--- BEGIN MATERIAL SHOWN ---

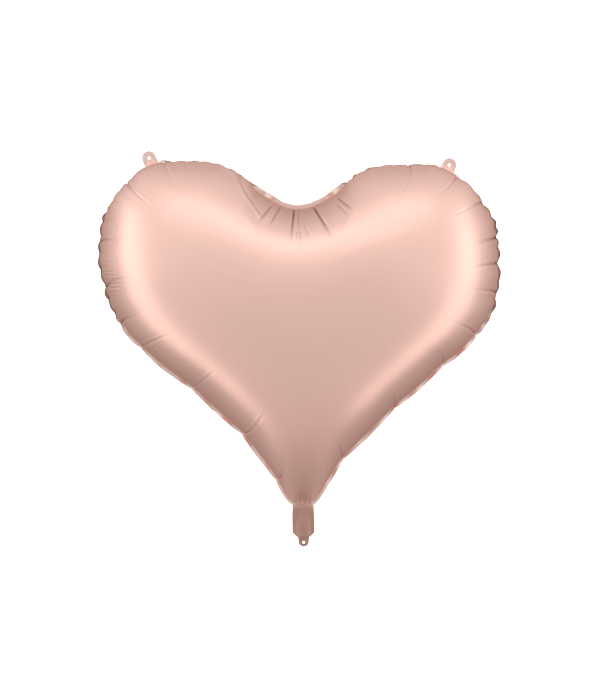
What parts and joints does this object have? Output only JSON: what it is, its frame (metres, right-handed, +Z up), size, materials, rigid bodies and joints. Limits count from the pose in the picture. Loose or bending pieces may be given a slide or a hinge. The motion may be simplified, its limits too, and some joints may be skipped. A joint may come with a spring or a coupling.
{
  "type": "heart-shaped foil balloon",
  "caption": "Inflated heart-shaped foil balloon with a sealed rim, hanging tabs, a filling tail with a self-sealing film valve, and a ribbon lug.",
  "frame": {"origin": "centre of the ribbon hole in the lug at the tail's end, in the middle of the seam plane", "axes": "+Z up from the tail to the lobes, +X to the right seen from the front, -Y out of the front panel"},
  "size_m": [0.6508, 0.27, 0.645],
  "materials": {
    "foil": "satin rose gold metallised film",
    "sealed_rim": "satin rose gold, heat sealed, finely creased",
    "tail_foil": "satin rose gold metallised film",
    "valve_film": "clear polyethylene film"
  },
  "bodies": {
    "envelope": {"front_panel": "foil", "back_panel": "foil", "seam_flange": "sealed_rim", "valve_film_back": "valve_film"},
    "left_tab": {"hanging_tab_left": "sealed_rim"},
    "right_tab": {"hanging_tab_right": "sealed_rim"},
    "tail": {"tail_front_ply": "tail_foil", "tail_back_ply": "tail_foil", "valve_film_front_entry": "valve_film", "valve_film_back_entry": "valve_film"},
    "lug": {"ribbon_lug": "tail_foil"},
    "valve_flap": {"valve_film_front_flap": "valve_film"}
  },
  "joints": [
    {"name": "left_tab_fold", "type": "hinge", "parent": "envelope", "child": "left_tab", "pos_m": [-0.2363, 0, 0.616], "axis": [0.9421, 0, 0.3355], "range_deg": [-90, 90], "stiffness_Nm_per_rad": 0.0005},
    {"name": "right_tab_fold", "type": "hinge", "parent": "envelope", "child": "right_tab", "pos_m": [0.2423, 0, 0.5993], "axis": [0.9114, 0, -0.4115], "range_deg": [-90, 90], "stiffness_Nm_per_rad": 0.0005},
    {"name": "tail_fold", "type": "hinge", "parent": "envelope", "child": "tail", "pos_m": [0, 0, 0.05865], "axis": [1, 0, 0], "range_deg": [-95, 95]},
    {"name": "lug_fold", "type": "hinge", "parent": "tail", "child": "lug", "pos_m": [0, 0, 0.0084], "axis": [1, 0, 0], "range_deg": [-85, 100]},
    {"name": "valve_flap_open", "type": "hinge", "parent": "envelope", "child": "valve_flap", "pos_m": [0, -0.00017, 0.0695], "axis": [1, 0, 0], "range_deg": [0, 12], "stiffness_Nm_per_rad": 0.0005}
  ]
}
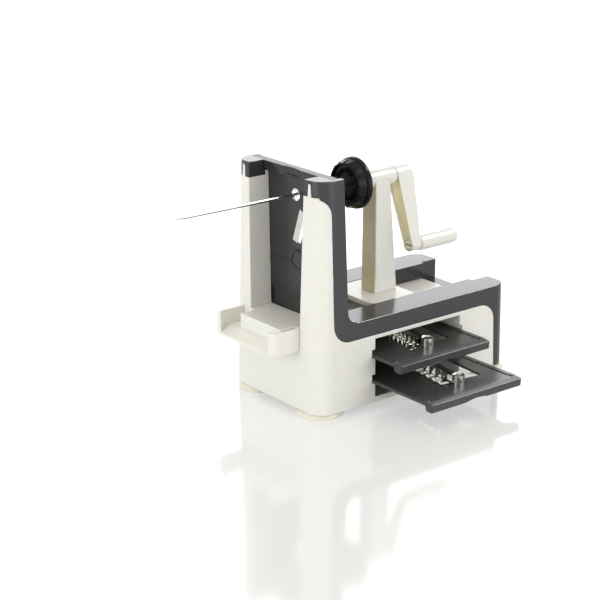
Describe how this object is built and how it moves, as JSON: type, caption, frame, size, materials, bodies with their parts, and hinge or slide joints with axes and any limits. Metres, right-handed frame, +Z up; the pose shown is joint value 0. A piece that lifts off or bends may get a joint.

--- END MATERIAL SHOWN ---

■ YOUR OBJECTIVE: Write out every line of the entries that holds the word "from".

■ COMPLETE ANSWER:
What parts and joints does this object have? Output only JSON: what it is, its frame (metres, right-handed, +Z up), size, materials, rigid bodies and joints. Limits count from the pose in the picture. Loose or bending pieces may be given a slide or a hinge. The motion may be simplified, its limits too, and some joints may be skipped. A joint may come with a spring or a coupling.
  "frame": {"origin": "centre of the ribbon hole in the lug at the tail's end, in the middle of the seam plane", "axes": "+Z up from the tail to the lobes, +X to the right seen from the front, -Y out of the front panel"},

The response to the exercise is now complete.